[Task to complete] Pull out every line below containing the word "with".

[Information supplied]
◆ ◆ ◆ ◆

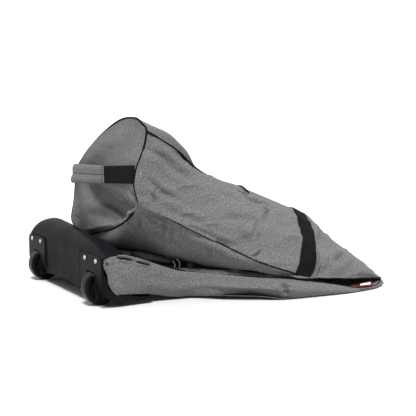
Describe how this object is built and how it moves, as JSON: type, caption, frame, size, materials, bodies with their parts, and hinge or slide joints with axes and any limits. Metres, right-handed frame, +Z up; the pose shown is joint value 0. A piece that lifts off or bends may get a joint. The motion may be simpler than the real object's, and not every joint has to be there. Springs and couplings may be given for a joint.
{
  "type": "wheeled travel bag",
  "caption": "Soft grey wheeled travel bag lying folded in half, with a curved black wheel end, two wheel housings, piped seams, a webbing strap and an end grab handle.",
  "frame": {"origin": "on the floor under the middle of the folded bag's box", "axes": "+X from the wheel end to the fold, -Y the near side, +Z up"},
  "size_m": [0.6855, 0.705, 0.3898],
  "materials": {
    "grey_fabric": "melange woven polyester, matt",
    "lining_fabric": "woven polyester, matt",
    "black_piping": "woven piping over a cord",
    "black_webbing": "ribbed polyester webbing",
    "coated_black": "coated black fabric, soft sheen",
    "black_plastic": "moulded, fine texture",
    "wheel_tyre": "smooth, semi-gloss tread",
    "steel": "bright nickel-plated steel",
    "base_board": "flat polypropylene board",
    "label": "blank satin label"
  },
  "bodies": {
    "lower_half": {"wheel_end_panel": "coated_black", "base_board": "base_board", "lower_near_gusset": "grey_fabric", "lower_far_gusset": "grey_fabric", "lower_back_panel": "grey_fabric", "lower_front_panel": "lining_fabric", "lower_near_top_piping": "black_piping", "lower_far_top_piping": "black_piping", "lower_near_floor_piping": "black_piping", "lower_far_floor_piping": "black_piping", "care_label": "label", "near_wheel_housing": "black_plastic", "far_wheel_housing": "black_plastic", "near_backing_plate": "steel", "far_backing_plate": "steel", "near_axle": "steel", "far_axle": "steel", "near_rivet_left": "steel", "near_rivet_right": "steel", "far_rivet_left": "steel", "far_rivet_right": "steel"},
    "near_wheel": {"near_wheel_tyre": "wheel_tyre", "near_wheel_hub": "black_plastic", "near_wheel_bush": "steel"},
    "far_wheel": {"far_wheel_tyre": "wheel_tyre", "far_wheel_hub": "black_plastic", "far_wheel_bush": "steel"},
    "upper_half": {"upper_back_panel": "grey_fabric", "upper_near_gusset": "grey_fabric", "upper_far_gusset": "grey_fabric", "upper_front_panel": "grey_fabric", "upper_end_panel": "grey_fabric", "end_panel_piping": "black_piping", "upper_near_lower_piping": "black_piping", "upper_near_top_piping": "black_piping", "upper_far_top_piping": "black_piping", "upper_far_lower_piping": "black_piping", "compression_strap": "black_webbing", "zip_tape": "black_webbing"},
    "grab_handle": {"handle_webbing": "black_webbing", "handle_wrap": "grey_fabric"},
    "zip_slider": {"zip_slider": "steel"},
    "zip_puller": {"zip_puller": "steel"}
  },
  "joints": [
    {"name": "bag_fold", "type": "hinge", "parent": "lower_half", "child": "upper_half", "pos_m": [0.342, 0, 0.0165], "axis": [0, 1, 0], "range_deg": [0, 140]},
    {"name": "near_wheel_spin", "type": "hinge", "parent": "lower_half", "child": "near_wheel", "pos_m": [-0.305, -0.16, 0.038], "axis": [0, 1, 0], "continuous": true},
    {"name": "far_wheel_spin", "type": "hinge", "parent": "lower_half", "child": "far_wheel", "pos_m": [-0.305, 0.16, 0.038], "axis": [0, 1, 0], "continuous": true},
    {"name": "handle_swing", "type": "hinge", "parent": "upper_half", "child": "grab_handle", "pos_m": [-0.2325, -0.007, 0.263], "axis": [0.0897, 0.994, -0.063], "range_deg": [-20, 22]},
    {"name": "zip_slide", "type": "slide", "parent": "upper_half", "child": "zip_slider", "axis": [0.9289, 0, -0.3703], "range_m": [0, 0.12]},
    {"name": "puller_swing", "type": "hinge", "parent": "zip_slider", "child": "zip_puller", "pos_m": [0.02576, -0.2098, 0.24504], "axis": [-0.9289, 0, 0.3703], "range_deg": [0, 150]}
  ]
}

◆ ◆ ◆ ◆

[Exercise result]
Describe how this object is built and how it moves, as JSON: type, caption, frame, size, materials, bodies with their parts, and hinge or slide joints with axes and any limits. Metres, right-handed frame, +Z up; the pose shown is joint value 0. A piece that lifts off or bends may get a joint. The motion may be simpler than the real object's, and not every joint has to be there. Springs and couplings may be given for a joint.
  "caption": "Soft grey wheeled travel bag lying folded in half, with a curved black wheel end, two wheel housings, piped seams, a webbing strap and an end grab handle.",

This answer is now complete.